RECORDED INFORMATION:
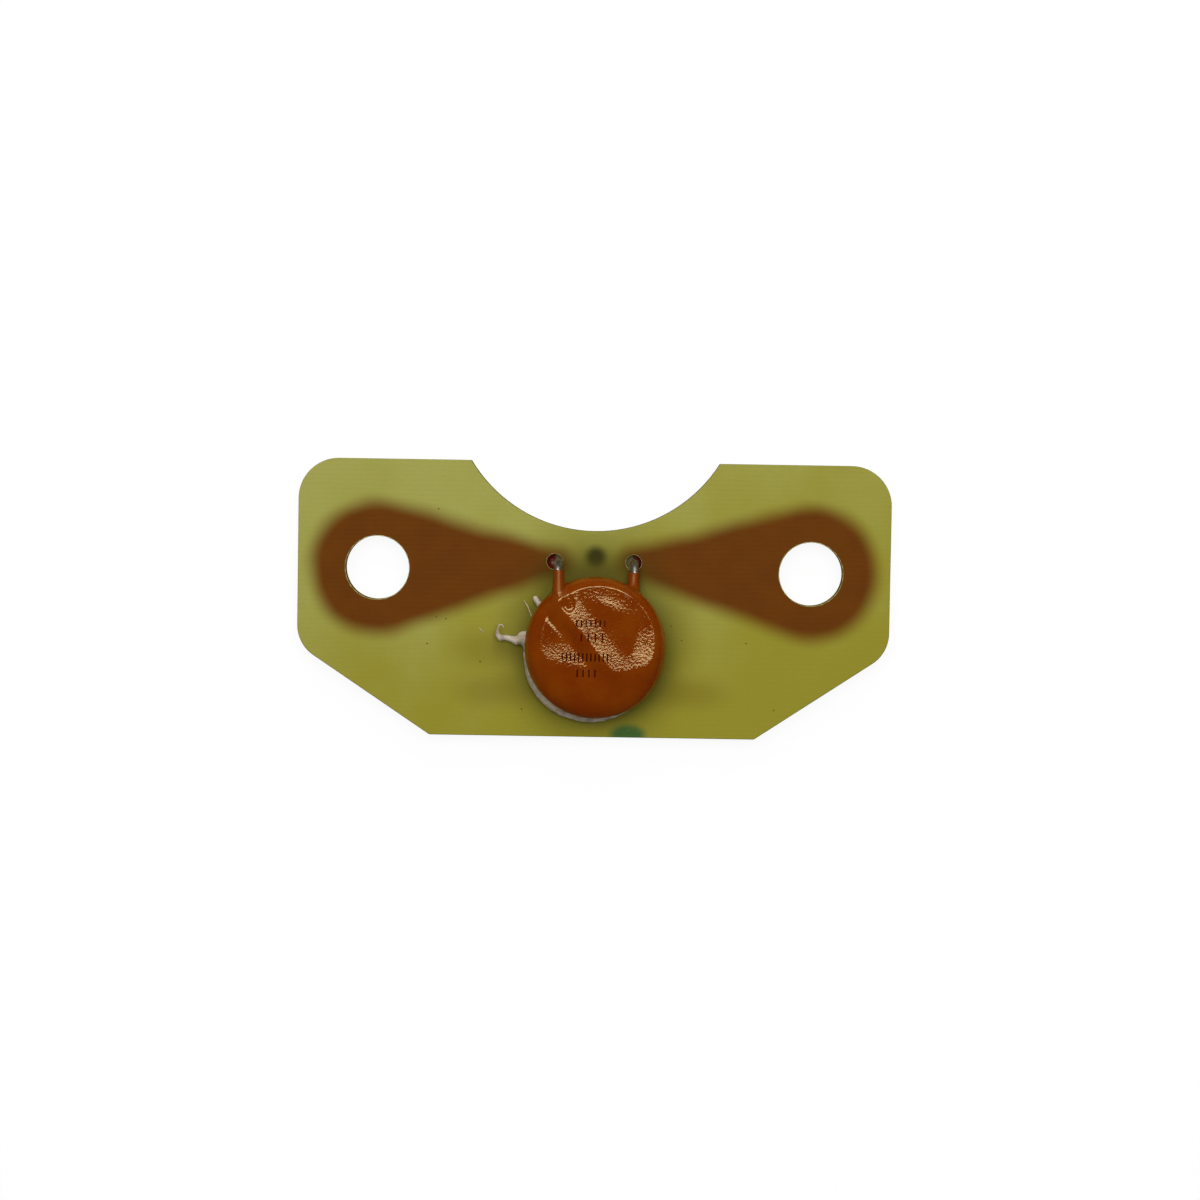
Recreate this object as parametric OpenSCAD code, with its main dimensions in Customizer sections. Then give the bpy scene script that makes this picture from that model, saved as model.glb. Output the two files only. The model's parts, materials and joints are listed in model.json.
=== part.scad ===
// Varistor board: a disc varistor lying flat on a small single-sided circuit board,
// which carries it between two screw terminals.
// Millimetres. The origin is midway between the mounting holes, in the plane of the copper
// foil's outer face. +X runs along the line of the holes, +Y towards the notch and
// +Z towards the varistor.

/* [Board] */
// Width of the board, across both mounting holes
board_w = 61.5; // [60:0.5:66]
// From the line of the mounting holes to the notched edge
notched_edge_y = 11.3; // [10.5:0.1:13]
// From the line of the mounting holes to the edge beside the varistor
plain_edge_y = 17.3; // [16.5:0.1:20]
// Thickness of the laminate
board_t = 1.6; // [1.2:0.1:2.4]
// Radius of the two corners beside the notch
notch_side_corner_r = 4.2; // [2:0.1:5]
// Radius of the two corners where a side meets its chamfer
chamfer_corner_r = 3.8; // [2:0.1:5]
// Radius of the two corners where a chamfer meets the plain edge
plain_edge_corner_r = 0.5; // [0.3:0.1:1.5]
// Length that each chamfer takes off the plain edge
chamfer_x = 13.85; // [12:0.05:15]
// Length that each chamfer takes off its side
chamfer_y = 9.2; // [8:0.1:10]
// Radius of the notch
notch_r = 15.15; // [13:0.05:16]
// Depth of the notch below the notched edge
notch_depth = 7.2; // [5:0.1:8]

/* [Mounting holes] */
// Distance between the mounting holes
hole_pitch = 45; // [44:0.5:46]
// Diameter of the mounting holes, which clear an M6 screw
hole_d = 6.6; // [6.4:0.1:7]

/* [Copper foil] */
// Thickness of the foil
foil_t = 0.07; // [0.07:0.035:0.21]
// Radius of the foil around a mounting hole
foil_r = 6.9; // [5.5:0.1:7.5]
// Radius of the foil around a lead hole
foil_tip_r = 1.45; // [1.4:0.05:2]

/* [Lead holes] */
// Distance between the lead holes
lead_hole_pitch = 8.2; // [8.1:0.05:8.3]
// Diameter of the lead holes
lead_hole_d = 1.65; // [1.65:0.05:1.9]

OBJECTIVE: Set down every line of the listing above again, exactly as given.

ANSWER TO THIS EXERCISE:
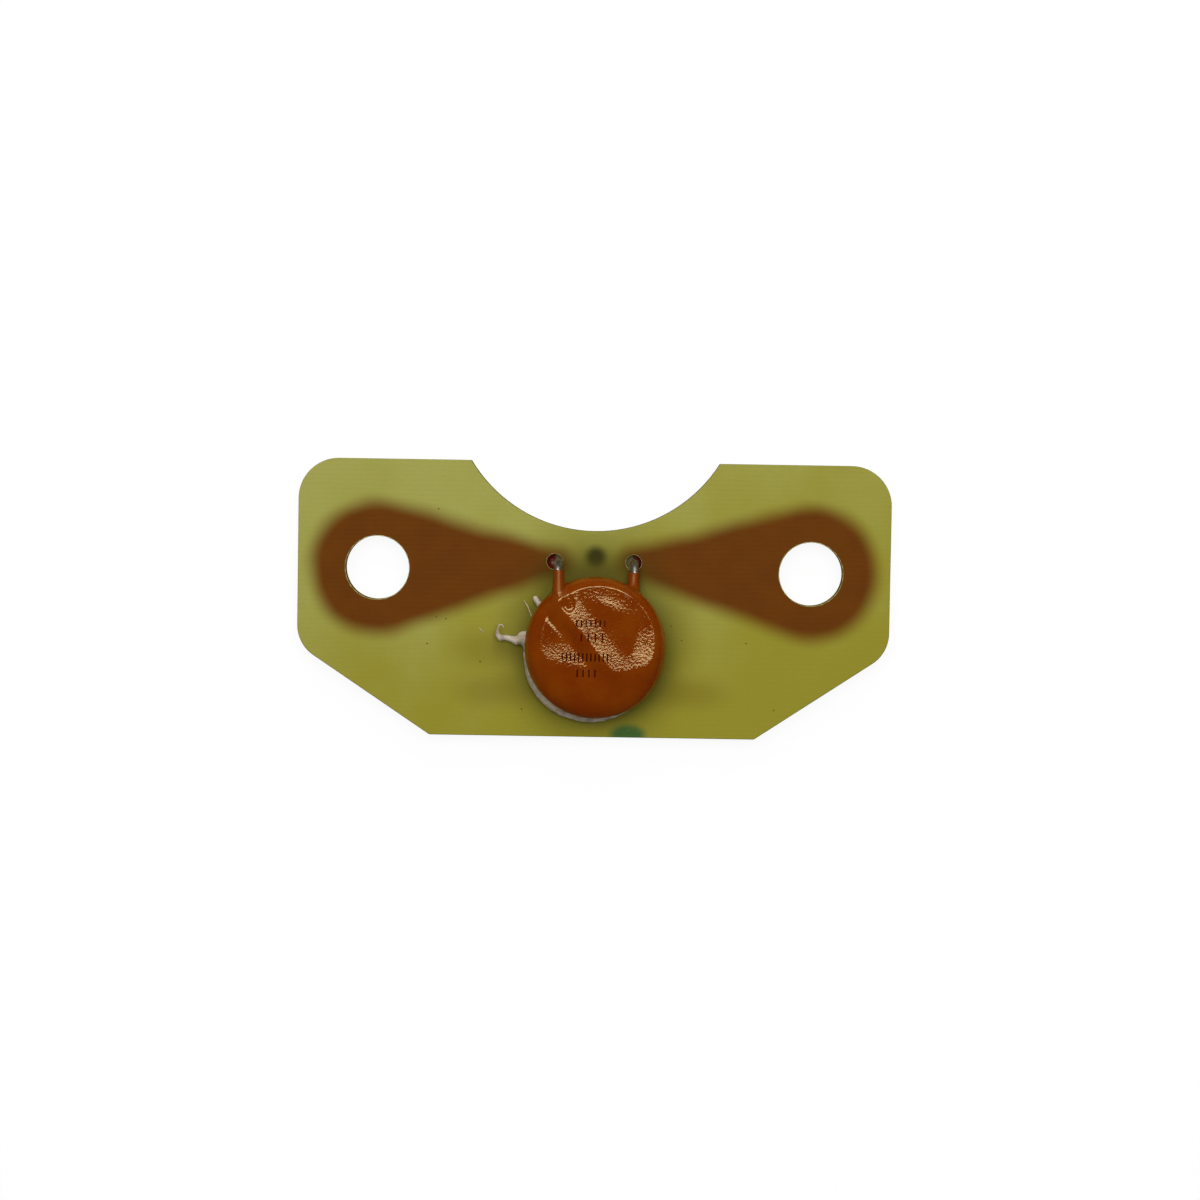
Recreate this object as parametric OpenSCAD code, with its main dimensions in Customizer sections. Then give the bpy scene script that makes this picture from that model, saved as model.glb. Output the two files only. The model's parts, materials and joints are listed in model.json.
=== part.scad ===
// Varistor board: a disc varistor lying flat on a small single-sided circuit board,
// which carries it between two screw terminals.
// Millimetres. The origin is midway between the mounting holes, in the plane of the copper
// foil's outer face. +X runs along the line of the holes, +Y towards the notch and
// +Z towards the varistor.

/* [Board] */
// Width of the board, across both mounting holes
board_w = 61.5; // [60:0.5:66]
// From the line of the mounting holes to the notched edge
notched_edge_y = 11.3; // [10.5:0.1:13]
// From the line of the mounting holes to the edge beside the varistor
plain_edge_y = 17.3; // [16.5:0.1:20]
// Thickness of the laminate
board_t = 1.6; // [1.2:0.1:2.4]
// Radius of the two corners beside the notch
notch_side_corner_r = 4.2; // [2:0.1:5]
// Radius of the two corners where a side meets its chamfer
chamfer_corner_r = 3.8; // [2:0.1:5]
// Radius of the two corners where a chamfer meets the plain edge
plain_edge_corner_r = 0.5; // [0.3:0.1:1.5]
// Length that each chamfer takes off the plain edge
chamfer_x = 13.85; // [12:0.05:15]
// Length that each chamfer takes off its side
chamfer_y = 9.2; // [8:0.1:10]
// Radius of the notch
notch_r = 15.15; // [13:0.05:16]
// Depth of the notch below the notched edge
notch_depth = 7.2; // [5:0.1:8]

/* [Mounting holes] */
// Distance between the mounting holes
hole_pitch = 45; // [44:0.5:46]
// Diameter of the mounting holes, which clear an M6 screw
hole_d = 6.6; // [6.4:0.1:7]

/* [Copper foil] */
// Thickness of the foil
foil_t = 0.07; // [0.07:0.035:0.21]
// Radius of the foil around a mounting hole
foil_r = 6.9; // [5.5:0.1:7.5]
// Radius of the foil around a lead hole
foil_tip_r = 1.45; // [1.4:0.05:2]

/* [Lead holes] */
// Distance between the lead holes
lead_hole_pitch = 8.2; // [8.1:0.05:8.3]
// Diameter of the lead holes
lead_hole_d = 1.65; // [1.65:0.05:1.9]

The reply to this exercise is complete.